A divine inheritance

( China Daily ) Updated: 2014-04-05 07:57:32

A divine inheritance

Jinbao, a young man of the Darhad tribe in Ejin Horo Banner, the Inner Mongolia autonomous region, is a guard for the Mausoleum of Genghis Khan. China News Service.

Darhad man steps up to family's calling as guardian of Genghis Khan's mausoleum

For Jinbao, a 25-year-old man of the Mongolian ethnic group, every day looks the same, but is equally solemn and sacred.

His mornings begin with the chanting of eulogies to his "Emperor Lord" in the mist of burning incense inside the Mausoleum of Genghis Khan in Ejin Horo Banner, the Inner Mongolia autonomous region.

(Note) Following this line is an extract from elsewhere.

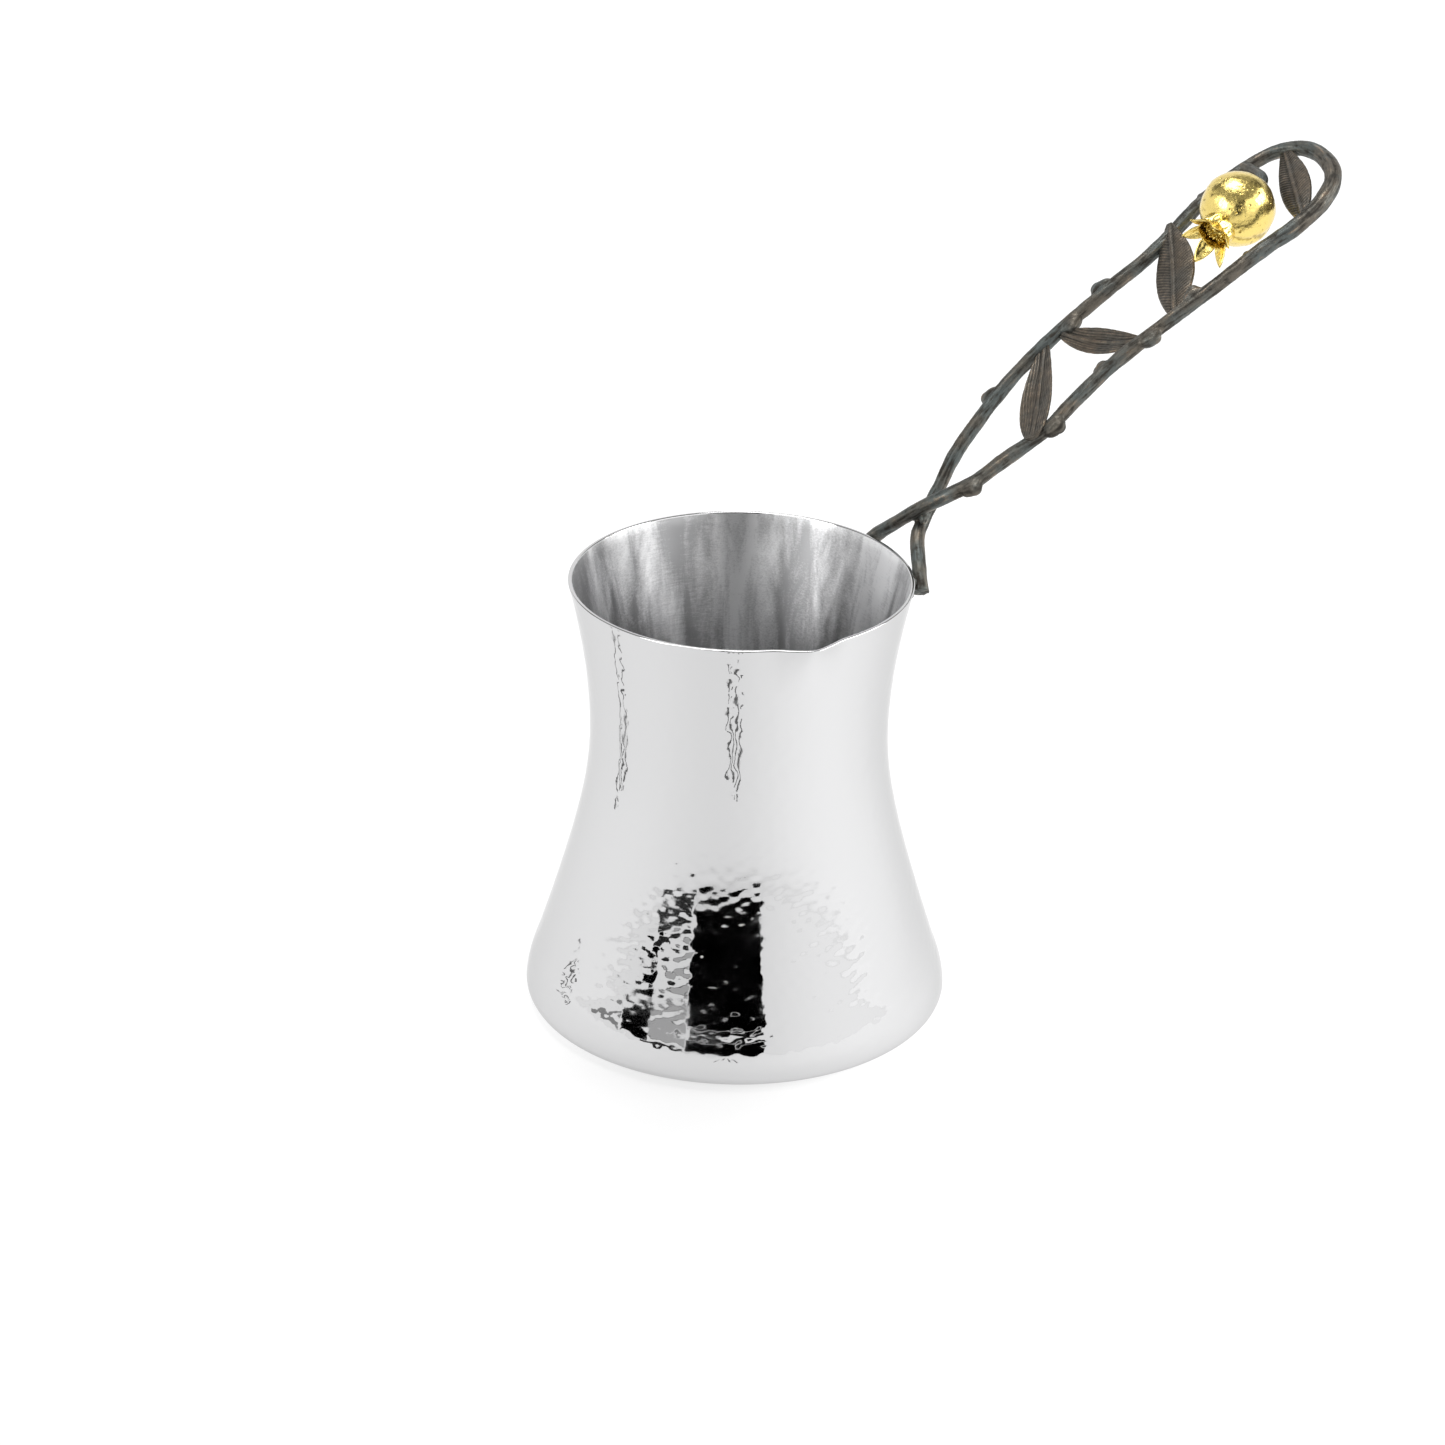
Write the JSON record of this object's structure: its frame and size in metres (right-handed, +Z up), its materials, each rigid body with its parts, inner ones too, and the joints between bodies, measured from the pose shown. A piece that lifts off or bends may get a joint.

Jinbao is of the Darhad tribe, who are descendents of two leading generals of Khan's Mongolian army, Bo'orchu and Muqali.

The two soldiers stood as guards of the mausoleum after Khan's death in 1227.

Like his ancestors, Jinbao is a mausoleum guard.

Though no one knows exactly where the great Khan was buried, the mausoleum, which houses some of his lifetime belongings, is considered by the Mongolian people to be one of the world's most sacred places.

In 1939, Jinbao's grandfather guarded the mausoleum as it was moved westward to protect it from a possible Japanese invasion.

The building that stands today was built in the 1950s on the original spot of Khan's tomb, and historic relics from eight scattered white yurts were moved into the new mausoleum's three golden palaces.

"When I was in high school, my father asked me and my two brothers which of us wanted to become a mausoleum guard. Only I immediately agreed," Jinbao was quoted by the China News Service as saying.